**Problem description:** Set down the material once more, exactly as it appears.

** start Dataset content **

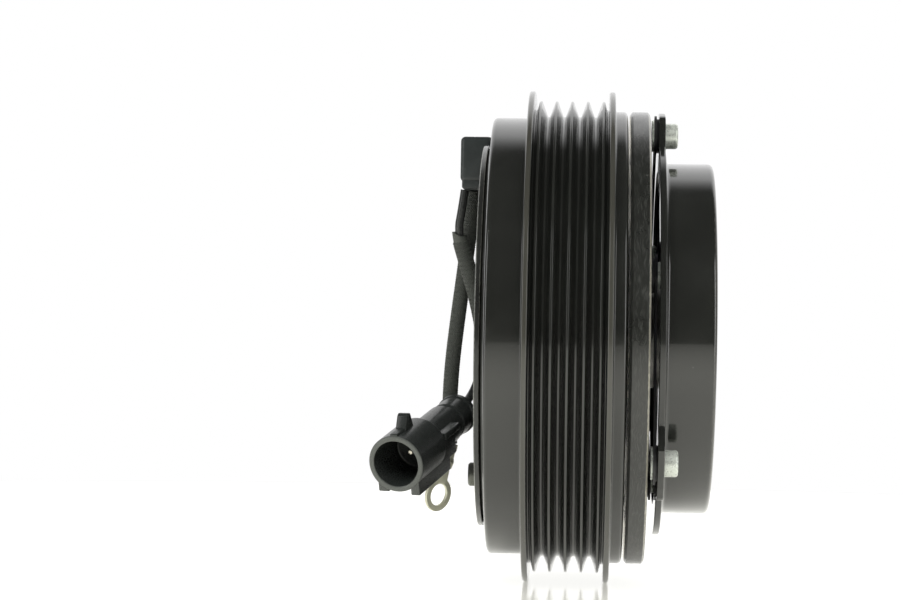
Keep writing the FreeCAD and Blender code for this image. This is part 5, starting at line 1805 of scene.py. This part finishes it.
@dataclass
class Hub:
    """The driven hub: lobed drum, rubber ring, splined core and the long rivets."""

    lobes: Lobes = field(default_factory=Lobes)
    disc: float = 45.0
    round_reach: float = 43.4
    thick: float = 1.5
    drum: float = 40.0
    wall: float = 2.2
    lip_reach: float = 36.6
    lip: float = 1.6
    sleeve: float = 24.0
    dish: float = 1.6
    teeth: int = 20
    tooth_share: float = 0.17
    spline: float = 5.5
    spline_root: float = 6.15
    pilot: float = 6.5
    bolt_seat: float = 8.6
    boss: float = 11.5
    flank: float = math.radians(12.5)
    flank_steps: int = 110
    plain_steps: int = 60
    lobe_half: tuple[tuple[float, float], ...] = (
        (8.8, 41.0), (7.4, 49.6), (7.15, 50.1), (6.7, 50.55), (5.9, 50.9), (3.0, 51.35), (0.0, 51.5))

    def lobe_reach(self, angle: float) -> float:
        """How far the lobed flange reaches at an angle from the middle of its nearest lobe."""
        period = self.lobes.period
        away = abs((angle + period / 2) % period - period / 2)
        best = self.disc
        for (wide, low), (narrow, high) in zip(self.lobe_half, self.lobe_half[1:]):
            first, second = math.atan2(wide, low), math.atan2(narrow, high)
            if second <= away <= first:
                share = (first - away) / max(first - second, 1e-9)
                best = max(best, math.hypot(wide + (narrow - wide) * share, low + (high - low) * share))
        return best

    def angles(self) -> list[float]:
        """Places round the flange, closer together at the lobes' flanks."""
        gap = self.lobes.period - 2 * self.flank
        places = []
        for index in range(self.lobes.count):
            middle = math.pi / 2 + self.lobes.turn + index * self.lobes.period
            start, end = middle - self.flank, middle + self.flank
            places += [
                start + 2 * self.flank * step / self.flank_steps for step in range(self.flank_steps + 1)
            ]
            places += [end + gap * step / self.plain_steps for step in range(1, self.plain_steps)]
        return places

    def build(self) -> None:
        """Make the drum, the rubber, the core and the rivets."""
        rear, front, _ = span("hub_drum")
        inner = self.drum - self.wall
        top = rear + self.thick

        def reach_at(angle: float, along: float, reach: float) -> float:
            if reach <= self.round_reach - 0.4:
                return reach
            return reach + self.lobe_reach(angle - math.pi / 2 - self.lobes.turn) - self.disc

        outline = softened([
            (rear, inner, 0.5), (front - self.lip, inner, 0.9), (front - self.lip, self.lip_reach, 0.3),
            (front, self.lip_reach, 0.3), (front, self.drum, 1.15), (top, self.drum, 1.1),
            (top, self.round_reach), (top, self.disc, 0.3), (rear, self.disc, 0.25), (rear, self.round_reach),
        ], steps=6)
        body = turned_mesh("hub_shell", outline, reach_at=reach_at, angles=self.angles())
        holes = []
        for index in range(self.lobes.count):
            y, z = self.lobes.at(index, self.lobes.circle)
            hole = turned_mesh("lobe_hole", [
                (rear - 1, 0.0), (top + 1, 0.0), (top + 1, self.lobes.rivet),
                (rear - 1, self.lobes.rivet)], 32)
            holes.append(placed(hole, Matrix.Translation((0, y * MM, z * MM))))
        # Painted highlight: the faint band of steel colour along the front edge stands in for the bright line
        # on that edge.
        finish = paint(
            "drum_paint", roughness=0.16, coat=0.8, coat_roughness=0.04, bump=0.1, bump_depth=0.015,
            wear=0.12, worn=((front - 0.3, self.drum - 0.35, 0.45, 0.4),))
        shell = combined("hub_shell", body, holes)
        dress("hub_shell", shell, Body.HUB, finish, "black_paint", "hub_drum")
        self.add_rubber(inner)
        self.add_core()
        self.add_rivets(top)

    def add_rubber(self, inner: float) -> None:
        """The bonded rubber ring, dished on both faces."""
        rear, front, _ = span("rubber_damper")
        middle = (self.sleeve + inner) / 2
        low, high = middle - 2.5, middle + 2.5
        rubber = turned_mesh("damper", softened([
            (rear, self.sleeve), (rear + self.dish, low, 1.5), (rear + self.dish, high, 1.5), (rear, inner),
            (front, inner), (front - self.dish, high, 1.5), (front - self.dish, low, 1.5),
            (front, self.sleeve)]))
        dress("damper", rubber, Body.HUB, RUBBER, "black_rubber", "rubber_damper")

    def add_core(self) -> None:
        """The splined steel core."""
        rear, front, _ = span("hub_core")
        inside = self.sleeve - 2.0

        def reach_at(angle: float, along: float, reach: float) -> float:
            if abs(reach - self.spline) > 0.01:
                return reach
            phase = (angle * self.teeth / FULL_TURN) % 1.0
            return self.spline_root if abs(phase - 0.5) < self.tooth_share else self.spline

        seat = front - 2.4
        outline = softened([
            (rear, self.pilot, 0.3), (rear + 4.0, self.pilot), (rear + 4.0, self.spline), (seat, self.spline),
            (seat, self.bolt_seat, 0.2), (front, self.bolt_seat, 0.4), (front, self.boss, 0.5),
            (26.8, self.boss, 1.2), (26.8, inside, 1.0), (30.8, inside, 0.3), (30.8, self.sleeve, 0.4),
            (20.8, self.sleeve, 0.4), (20.8, inside, 0.3), (23.6, inside, 1.0), (23.6, self.boss, 1.2),
            (rear, self.boss, 0.5)])
        core = turned_mesh("core", outline, 240, reach_at=reach_at)
        dress("core", core, Body.HUB, MACHINED, "bare_steel", "hub_core")

    def add_rivets(self, seat: float) -> None:
        """The long zinc rivets through the lobes, and their spacers."""
        start, end, _ = span("hub_rivet_1")
        foot, shank, head = 3.6, self.lobes.rivet, 2.9
        rivet = softened([
            (start, 0.0), (start, foot, 0.2), (start + 0.6, foot, 0.15), (start + 0.6, shank), (seat, shank),
            (seat, head, 0.12), (end, head, 0.75), (end, 1.5, 0.3), (end - 0.12, 1.2, 0.2), (end - 0.12, 0.0),
        ], steps=6)
        self.lobes.ring_up("hub_rivets", rivet, 64, Body.HUB, ZINC, "zinc", "hub_rivet")
        self.lobes.add_spacers("hub_spacers", Body.HUB, "hub_spacer", 0.1)


def main() -> None:
    """Build the studio, the leads and every piece of the clutch."""
    logging.basicConfig(level=logging.INFO, format="%(name)s: %(message)s")
    Studio().build()
    Leads().build()
    CoilCarrier().build()
    Pulley().build()
    Armature().build()
    Hub().build()


if __name__ == "__main__":
    main()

** end Dataset content **

**Right answer:**
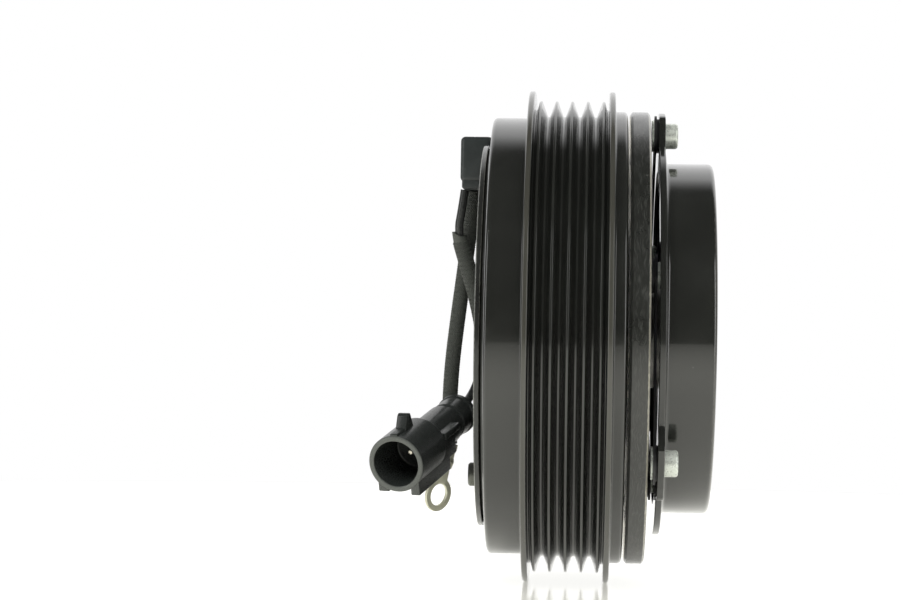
Keep writing the FreeCAD and Blender code for this image. This is part 5, starting at line 1805 of scene.py. This part finishes it.
@dataclass
class Hub:
    """The driven hub: lobed drum, rubber ring, splined core and the long rivets."""

    lobes: Lobes = field(default_factory=Lobes)
    disc: float = 45.0
    round_reach: float = 43.4
    thick: float = 1.5
    drum: float = 40.0
    wall: float = 2.2
    lip_reach: float = 36.6
    lip: float = 1.6
    sleeve: float = 24.0
    dish: float = 1.6
    teeth: int = 20
    tooth_share: float = 0.17
    spline: float = 5.5
    spline_root: float = 6.15
    pilot: float = 6.5
    bolt_seat: float = 8.6
    boss: float = 11.5
    flank: float = math.radians(12.5)
    flank_steps: int = 110
    plain_steps: int = 60
    lobe_half: tuple[tuple[float, float], ...] = (
        (8.8, 41.0), (7.4, 49.6), (7.15, 50.1), (6.7, 50.55), (5.9, 50.9), (3.0, 51.35), (0.0, 51.5))

    def lobe_reach(self, angle: float) -> float:
        """How far the lobed flange reaches at an angle from the middle of its nearest lobe."""
        period = self.lobes.period
        away = abs((angle + period / 2) % period - period / 2)
        best = self.disc
        for (wide, low), (narrow, high) in zip(self.lobe_half, self.lobe_half[1:]):
            first, second = math.atan2(wide, low), math.atan2(narrow, high)
            if second <= away <= first:
                share = (first - away) / max(first - second, 1e-9)
                best = max(best, math.hypot(wide + (narrow - wide) * share, low + (high - low) * share))
        return best

    def angles(self) -> list[float]:
        """Places round the flange, closer together at the lobes' flanks."""
        gap = self.lobes.period - 2 * self.flank
        places = []
        for index in range(self.lobes.count):
            middle = math.pi / 2 + self.lobes.turn + index * self.lobes.period
            start, end = middle - self.flank, middle + self.flank
            places += [
                start + 2 * self.flank * step / self.flank_steps for step in range(self.flank_steps + 1)
            ]
            places += [end + gap * step / self.plain_steps for step in range(1, self.plain_steps)]
        return places

    def build(self) -> None:
        """Make the drum, the rubber, the core and the rivets."""
        rear, front, _ = span("hub_drum")
        inner = self.drum - self.wall
        top = rear + self.thick

        def reach_at(angle: float, along: float, reach: float) -> float:
            if reach <= self.round_reach - 0.4:
                return reach
            return reach + self.lobe_reach(angle - math.pi / 2 - self.lobes.turn) - self.disc

        outline = softened([
            (rear, inner, 0.5), (front - self.lip, inner, 0.9), (front - self.lip, self.lip_reach, 0.3),
            (front, self.lip_reach, 0.3), (front, self.drum, 1.15), (top, self.drum, 1.1),
            (top, self.round_reach), (top, self.disc, 0.3), (rear, self.disc, 0.25), (rear, self.round_reach),
        ], steps=6)
        body = turned_mesh("hub_shell", outline, reach_at=reach_at, angles=self.angles())
        holes = []
        for index in range(self.lobes.count):
            y, z = self.lobes.at(index, self.lobes.circle)
            hole = turned_mesh("lobe_hole", [
                (rear - 1, 0.0), (top + 1, 0.0), (top + 1, self.lobes.rivet),
                (rear - 1, self.lobes.rivet)], 32)
            holes.append(placed(hole, Matrix.Translation((0, y * MM, z * MM))))
        # Painted highlight: the faint band of steel colour along the front edge stands in for the bright line
        # on that edge.
        finish = paint(
            "drum_paint", roughness=0.16, coat=0.8, coat_roughness=0.04, bump=0.1, bump_depth=0.015,
            wear=0.12, worn=((front - 0.3, self.drum - 0.35, 0.45, 0.4),))
        shell = combined("hub_shell", body, holes)
        dress("hub_shell", shell, Body.HUB, finish, "black_paint", "hub_drum")
        self.add_rubber(inner)
        self.add_core()
        self.add_rivets(top)

    def add_rubber(self, inner: float) -> None:
        """The bonded rubber ring, dished on both faces."""
        rear, front, _ = span("rubber_damper")
        middle = (self.sleeve + inner) / 2
        low, high = middle - 2.5, middle + 2.5
        rubber = turned_mesh("damper", softened([
            (rear, self.sleeve), (rear + self.dish, low, 1.5), (rear + self.dish, high, 1.5), (rear, inner),
            (front, inner), (front - self.dish, high, 1.5), (front - self.dish, low, 1.5),
            (front, self.sleeve)]))
        dress("damper", rubber, Body.HUB, RUBBER, "black_rubber", "rubber_damper")

    def add_core(self) -> None:
        """The splined steel core."""
        rear, front, _ = span("hub_core")
        inside = self.sleeve - 2.0

        def reach_at(angle: float, along: float, reach: float) -> float:
            if abs(reach - self.spline) > 0.01:
                return reach
            phase = (angle * self.teeth / FULL_TURN) % 1.0
            return self.spline_root if abs(phase - 0.5) < self.tooth_share else self.spline

        seat = front - 2.4
        outline = softened([
            (rear, self.pilot, 0.3), (rear + 4.0, self.pilot), (rear + 4.0, self.spline), (seat, self.spline),
            (seat, self.bolt_seat, 0.2), (front, self.bolt_seat, 0.4), (front, self.boss, 0.5),
            (26.8, self.boss, 1.2), (26.8, inside, 1.0), (30.8, inside, 0.3), (30.8, self.sleeve, 0.4),
            (20.8, self.sleeve, 0.4), (20.8, inside, 0.3), (23.6, inside, 1.0), (23.6, self.boss, 1.2),
            (rear, self.boss, 0.5)])
        core = turned_mesh("core", outline, 240, reach_at=reach_at)
        dress("core", core, Body.HUB, MACHINED, "bare_steel", "hub_core")

    def add_rivets(self, seat: float) -> None:
        """The long zinc rivets through the lobes, and their spacers."""
        start, end, _ = span("hub_rivet_1")
        foot, shank, head = 3.6, self.lobes.rivet, 2.9
        rivet = softened([
            (start, 0.0), (start, foot, 0.2), (start + 0.6, foot, 0.15), (start + 0.6, shank), (seat, shank),
            (seat, head, 0.12), (end, head, 0.75), (end, 1.5, 0.3), (end - 0.12, 1.2, 0.2), (end - 0.12, 0.0),
        ], steps=6)
        self.lobes.ring_up("hub_rivets", rivet, 64, Body.HUB, ZINC, "zinc", "hub_rivet")
        self.lobes.add_spacers("hub_spacers", Body.HUB, "hub_spacer", 0.1)


def main() -> None:
    """Build the studio, the leads and every piece of the clutch."""
    logging.basicConfig(level=logging.INFO, format="%(name)s: %(message)s")
    Studio().build()
    Leads().build()
    CoilCarrier().build()
    Pulley().build()
    Armature().build()
    Hub().build()


if __name__ == "__main__":
    main()